How much extra will I pay on my mortgage after the February 2026 rate rise?

On a typical $600,000 loan, expect roughly $90–$100 more per month ($1,080–$1,200 per year). The exact amount depends on your loan balance, remaining term, and current rate. Use our mortgage calculator to get your exact figure.

Does this rate rise affect fixed rate loans?

No. If you're on a fixed rate, your repayments won't change until your fixed period expires. However, new fixed rates being offered by lenders have already been repriced to reflect the RBA's hawkish stance.

Should I fix my rate now?

It depends on your risk tolerance. Fixing gives you certainty, but if rates don't rise further (as three of the big four banks expect), you may end up paying more on a fixed rate than a variable one. A split loan — part fixed, part variable — can be a middle ground.

How does the rate rise affect my borrowing power as a first home buyer?

A 0.25% rate increase reduces borrowing capacity by roughly $11,000 for a borrower on average earnings. This is because banks assess you at the actual rate plus a 3% buffer, so the higher the rate, the lower the amount they'll lend you.

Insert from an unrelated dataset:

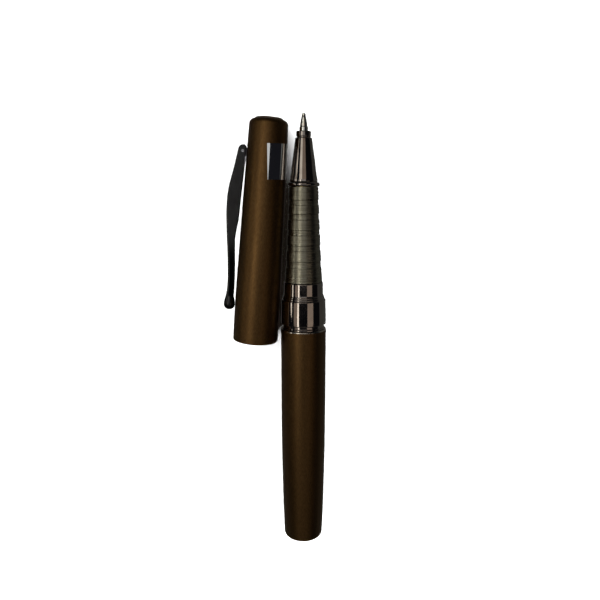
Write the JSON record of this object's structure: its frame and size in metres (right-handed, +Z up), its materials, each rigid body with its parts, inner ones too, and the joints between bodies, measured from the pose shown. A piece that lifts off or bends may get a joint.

Can I still buy with a 5% deposit?

Yes. The Australian Government's 5% Deposit Scheme (Home Guarantee Scheme) is still available and hasn't been affected by the rate change. It allows eligible buyers to purchase with just 5% deposit while avoiding Lenders Mortgage Insurance. See our first home buyer guide for full details.

Will house prices drop because of this rate rise?

Not necessarily from a single 0.25% hike. Property prices are driven by supply, demand, migration, and many other factors. However, higher rates do reduce borrowing capacity across the board, which tends to moderate price growth over time. Some analysts expect price growth to slow in 2026, but a national price drop from this hike alone is unlikely.

Disclaimer: This article is for general informational purposes only and does not constitute financial advice. The examples and figures used are illustrative and based on publicly available data at the time of writing. Interest rates, repayment amounts, and borrowing capacities will vary based on individual circumstances, lender policies, and market conditions. Always consult a qualified financial adviser or mortgage broker before making financial decisions. Use our free calculators as a starting point, not a substitute for professional advice.